- _DATASET RECORDS_:
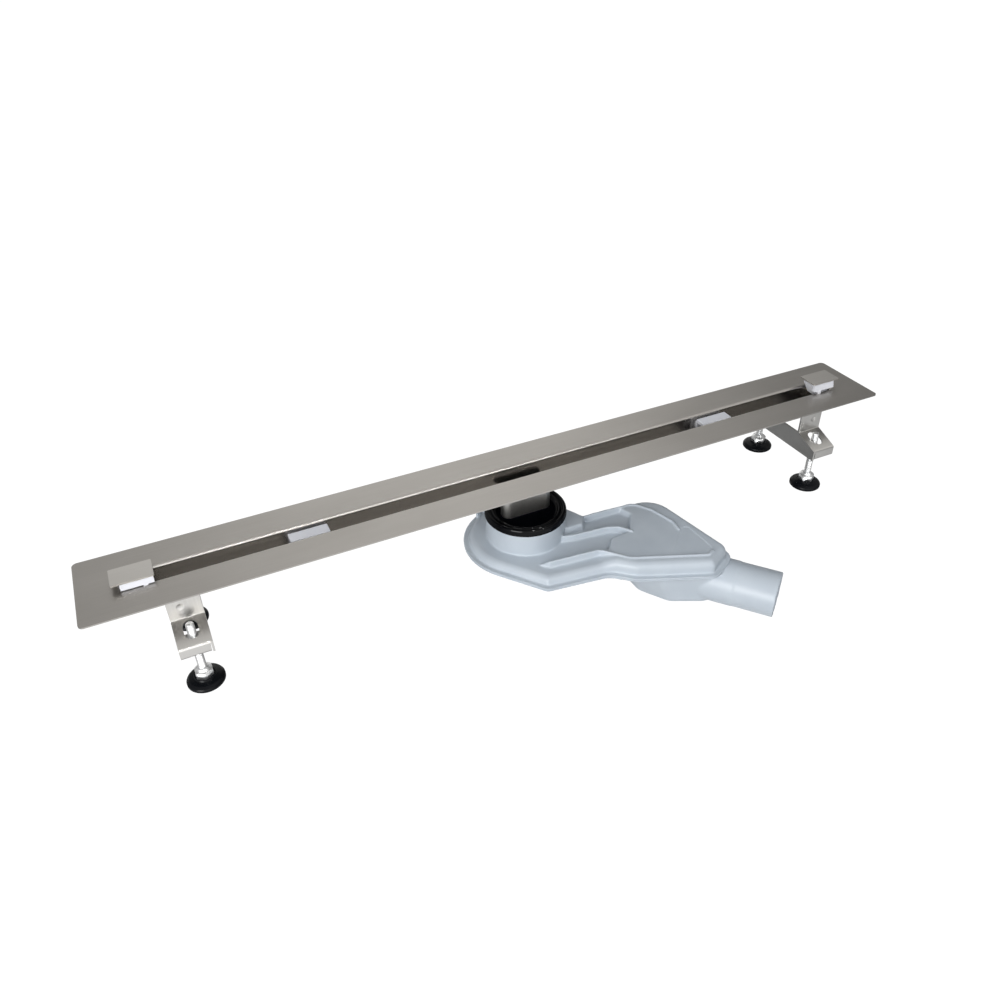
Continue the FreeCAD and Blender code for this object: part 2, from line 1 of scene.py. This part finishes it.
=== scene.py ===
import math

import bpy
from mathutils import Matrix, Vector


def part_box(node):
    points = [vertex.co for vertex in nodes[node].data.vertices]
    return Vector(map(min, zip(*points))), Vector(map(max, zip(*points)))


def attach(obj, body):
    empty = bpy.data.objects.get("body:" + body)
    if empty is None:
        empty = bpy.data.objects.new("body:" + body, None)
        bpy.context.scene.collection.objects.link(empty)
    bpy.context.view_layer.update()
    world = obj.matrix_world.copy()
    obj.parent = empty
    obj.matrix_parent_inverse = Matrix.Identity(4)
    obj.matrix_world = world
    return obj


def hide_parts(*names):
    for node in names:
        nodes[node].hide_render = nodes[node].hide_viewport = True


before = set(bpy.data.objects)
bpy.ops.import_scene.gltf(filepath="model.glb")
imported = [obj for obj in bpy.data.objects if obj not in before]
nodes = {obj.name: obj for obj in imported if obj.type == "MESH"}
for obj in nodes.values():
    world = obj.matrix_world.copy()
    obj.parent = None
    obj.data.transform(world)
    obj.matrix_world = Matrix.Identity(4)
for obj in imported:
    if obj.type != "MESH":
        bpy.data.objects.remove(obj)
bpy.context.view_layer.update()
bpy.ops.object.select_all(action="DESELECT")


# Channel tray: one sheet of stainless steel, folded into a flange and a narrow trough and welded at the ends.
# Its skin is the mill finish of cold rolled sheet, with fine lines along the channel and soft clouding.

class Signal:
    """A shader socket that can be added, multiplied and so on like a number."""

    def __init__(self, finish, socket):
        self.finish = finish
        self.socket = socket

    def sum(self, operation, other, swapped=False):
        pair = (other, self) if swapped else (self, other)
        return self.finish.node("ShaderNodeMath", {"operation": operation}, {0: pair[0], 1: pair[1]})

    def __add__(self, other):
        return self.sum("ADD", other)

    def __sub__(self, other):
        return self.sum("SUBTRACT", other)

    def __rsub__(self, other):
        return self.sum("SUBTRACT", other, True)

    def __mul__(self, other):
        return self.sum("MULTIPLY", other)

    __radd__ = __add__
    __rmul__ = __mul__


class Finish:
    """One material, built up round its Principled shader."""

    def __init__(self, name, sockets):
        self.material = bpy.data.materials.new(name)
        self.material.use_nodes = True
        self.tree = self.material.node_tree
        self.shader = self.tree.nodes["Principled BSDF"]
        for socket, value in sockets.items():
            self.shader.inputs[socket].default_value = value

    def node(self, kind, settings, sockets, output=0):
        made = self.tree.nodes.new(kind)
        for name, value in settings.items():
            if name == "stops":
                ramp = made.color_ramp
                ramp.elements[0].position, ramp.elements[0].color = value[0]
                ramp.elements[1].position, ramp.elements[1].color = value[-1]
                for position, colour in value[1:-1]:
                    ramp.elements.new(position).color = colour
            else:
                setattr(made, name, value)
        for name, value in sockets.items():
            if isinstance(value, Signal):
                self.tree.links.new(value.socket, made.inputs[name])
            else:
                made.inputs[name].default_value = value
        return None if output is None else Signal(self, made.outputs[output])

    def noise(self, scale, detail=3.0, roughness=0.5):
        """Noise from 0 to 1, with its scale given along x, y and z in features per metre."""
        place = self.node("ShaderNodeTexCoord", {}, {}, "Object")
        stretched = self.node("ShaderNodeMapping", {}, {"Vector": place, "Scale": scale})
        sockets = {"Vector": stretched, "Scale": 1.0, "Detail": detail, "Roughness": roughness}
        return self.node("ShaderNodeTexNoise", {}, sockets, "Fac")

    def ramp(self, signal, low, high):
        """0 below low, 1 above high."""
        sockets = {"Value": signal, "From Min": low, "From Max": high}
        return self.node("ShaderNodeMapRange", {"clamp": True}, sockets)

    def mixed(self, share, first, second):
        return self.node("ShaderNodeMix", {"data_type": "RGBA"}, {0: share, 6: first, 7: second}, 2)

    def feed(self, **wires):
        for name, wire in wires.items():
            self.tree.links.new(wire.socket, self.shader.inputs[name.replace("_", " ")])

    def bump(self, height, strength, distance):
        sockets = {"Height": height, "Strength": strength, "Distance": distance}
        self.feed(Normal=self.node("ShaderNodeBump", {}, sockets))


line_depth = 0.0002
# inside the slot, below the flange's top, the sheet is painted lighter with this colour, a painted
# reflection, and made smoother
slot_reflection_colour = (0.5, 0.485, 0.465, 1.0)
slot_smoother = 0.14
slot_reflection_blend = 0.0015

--

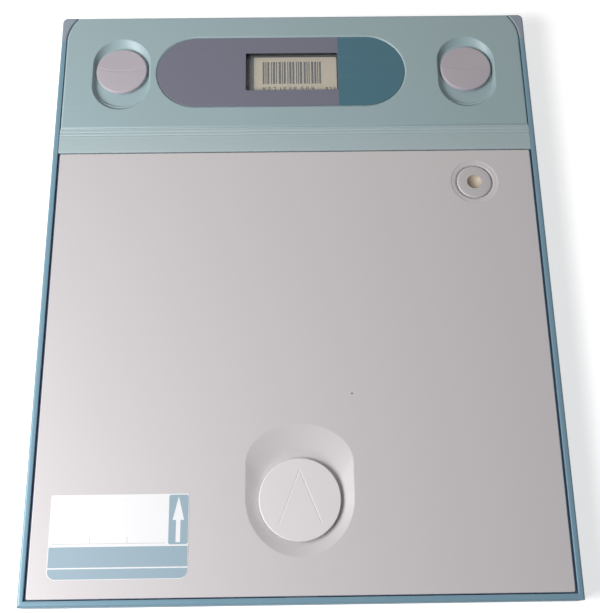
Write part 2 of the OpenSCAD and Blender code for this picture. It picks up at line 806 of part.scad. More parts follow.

- _GOAL_: Find the word "objects" and list each line it appears in.

- _THE COMPLETED TASK_:
    empty = bpy.data.objects.get("body:" + body)
        empty = bpy.data.objects.new("body:" + body, None)
        bpy.context.scene.collection.objects.link(empty)
before = set(bpy.data.objects)
imported = [obj for obj in bpy.data.objects if obj not in before]
        bpy.data.objects.remove(obj)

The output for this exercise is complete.